# Im Speechless



## ntrl_brn_rebel (Sep 7, 2007)

I think i just read the GREATEST add on ksl ever, figured you guys might be looking for a good deal on some taxidermy - :shock:

http://www.ksl.com/index.php?nid=218&ad=6201994&cat=225&lpid=1

http://www.ksl.com/index.php?nid=218&ad=6201924&cat=225&lpid=1


----------



## dkhntrdstn (Sep 7, 2007)

Hey im buying those tonight. :rotfl: :rotfl:


----------



## bwhntr (Sep 12, 2007)

The question keeps coming up on these forums about what is the most important when it comes to taxidermy...this is a great example of why quality should be number one and price should be somewhere on the bottom of the list. I guarantee this guy got a hell of a deal about 8 years ago! _(O)_ 

What is more amazing is this guy thinks he can sell them! :shock: 

btw...isn't it illegal to sell waterfowl?


----------



## jahan (Sep 7, 2007)

WOW! :lol:


----------



## ntrl_brn_rebel (Sep 7, 2007)

bwhntr said:


> btw...isn't it illegal to sell waterfowl?


It is, but........

Im still trying to decide if the first goose is a goose that come up missing from my dads barn yard a couple years ago.


----------



## Jonny Utah (Jul 4, 2008)

That is why I will continue to support Tex, there is some great competition out there right now. :lol: I learned that lesson from Chuck Fronberg up in Farmington years ago. :twisted: Besides that, don't these speds realize that you can not "sell" waterfowl mounts? Funny, game and fish will hem you up for not signing your duck stamp, but won't enforce this law with a 10ft pole. :shock: Reminds me of our local cops choosing to not enforce the illegal alien laws.


----------



## Ryfly (Sep 13, 2007)

Yep, if you're going to spend the dough on a trip to Mexico why not pony up some cash for a mount you will be proud to own for the rest of your life?


----------



## Mojo1 (Sep 8, 2007)

There are some stupid people out there, I would never put that kind of crap up for sale. If those mounts are worth $20 then my mounts by Tex should be worth around $2000.


----------



## diverfreak (May 11, 2008)

Jonny Utah said:


> That is why I will continue to support Tex, there is some great competition out there right now. :lol: I learned that lesson from Chuck Fronberg up in Farmington years ago. :twisted: Besides that, don't these speds realize that you can not "sell" waterfowl mounts? Funny, game and fish will hem you up for not signing your duck stamp, but won't enforce this law with a 10ft pole. :shock: Reminds me of our local cops choosing to not enforce the illegal alien laws.

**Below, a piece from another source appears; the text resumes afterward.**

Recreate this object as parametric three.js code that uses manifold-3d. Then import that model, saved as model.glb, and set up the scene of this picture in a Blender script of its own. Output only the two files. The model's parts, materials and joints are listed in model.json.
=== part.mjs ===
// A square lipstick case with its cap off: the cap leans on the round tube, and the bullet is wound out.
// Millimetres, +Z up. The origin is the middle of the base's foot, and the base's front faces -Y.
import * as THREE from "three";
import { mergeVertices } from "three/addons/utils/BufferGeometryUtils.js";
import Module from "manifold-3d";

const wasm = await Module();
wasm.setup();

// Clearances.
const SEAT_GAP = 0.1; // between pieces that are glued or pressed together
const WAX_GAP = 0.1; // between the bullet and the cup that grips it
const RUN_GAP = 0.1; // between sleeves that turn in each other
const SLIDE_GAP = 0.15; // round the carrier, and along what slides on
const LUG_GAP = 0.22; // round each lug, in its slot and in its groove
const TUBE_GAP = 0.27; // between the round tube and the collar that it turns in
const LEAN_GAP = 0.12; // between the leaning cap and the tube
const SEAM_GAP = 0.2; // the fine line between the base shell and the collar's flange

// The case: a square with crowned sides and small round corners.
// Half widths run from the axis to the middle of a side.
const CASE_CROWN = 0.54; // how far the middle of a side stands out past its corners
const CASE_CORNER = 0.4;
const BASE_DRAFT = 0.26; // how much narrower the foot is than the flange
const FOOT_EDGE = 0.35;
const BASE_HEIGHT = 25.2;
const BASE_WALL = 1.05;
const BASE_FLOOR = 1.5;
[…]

I have not heard the name Chuck Fronberg in 21 years, LOL. He mounted all of our ducks while we were in highschool for 30 bucks apiece. They lasted a year or so, we use to call him the "Mad Hacker"! That guy was different :shock:

DiverFreak


----------



## duckhunter1096 (Sep 25, 2007)

Mojo,
Don't be givin' Tex any ideas......


----------



## TEX-O-BOB (Sep 12, 2007)

Too late! :mrgreen: 

Those things looked like they'd been through a house fire!


----------



## Bax* (Dec 14, 2008)

Thanks for the post. I needed a good laugh today. After seeing Texobob's work....... I don't think any of us will want anything less. 

Looks like their mounts have been through the ringer. Looks like a Geo Metro next to Texobob's Ferrari!

When I was younger, I had a Rooster mounted and we went pheasant hunting and when we got home the dog was still so wound up that she tackled my mount and took it's head off!


----------



## duckhunter1096 (Sep 25, 2007)

I thought they looked like PREMIUM work......Kind of like Egyptian Mummies......Those mounts are probably thousands of years old......


----------



## Travis R. Bullock (Jul 25, 2008)

diverfreak said:


> I have not heard the name Chuck Fronberg in 21 years, LOL. He mounted all of our ducks while we were in highschool for 30 bucks apiece. They lasted a year or so, we use to call him the "Mad Hacker"! That guy was different :shock:
> 
> DiverFreak


 -_O- *\-\* That is too funny!


----------



## Theekillerbee (Jan 8, 2009)

You'd have to pay me to take those nasty lookin' things!


----------



## utfireman (Sep 7, 2007)

Wow, and that is why my mounts go to Stuffinducks to get done.


----------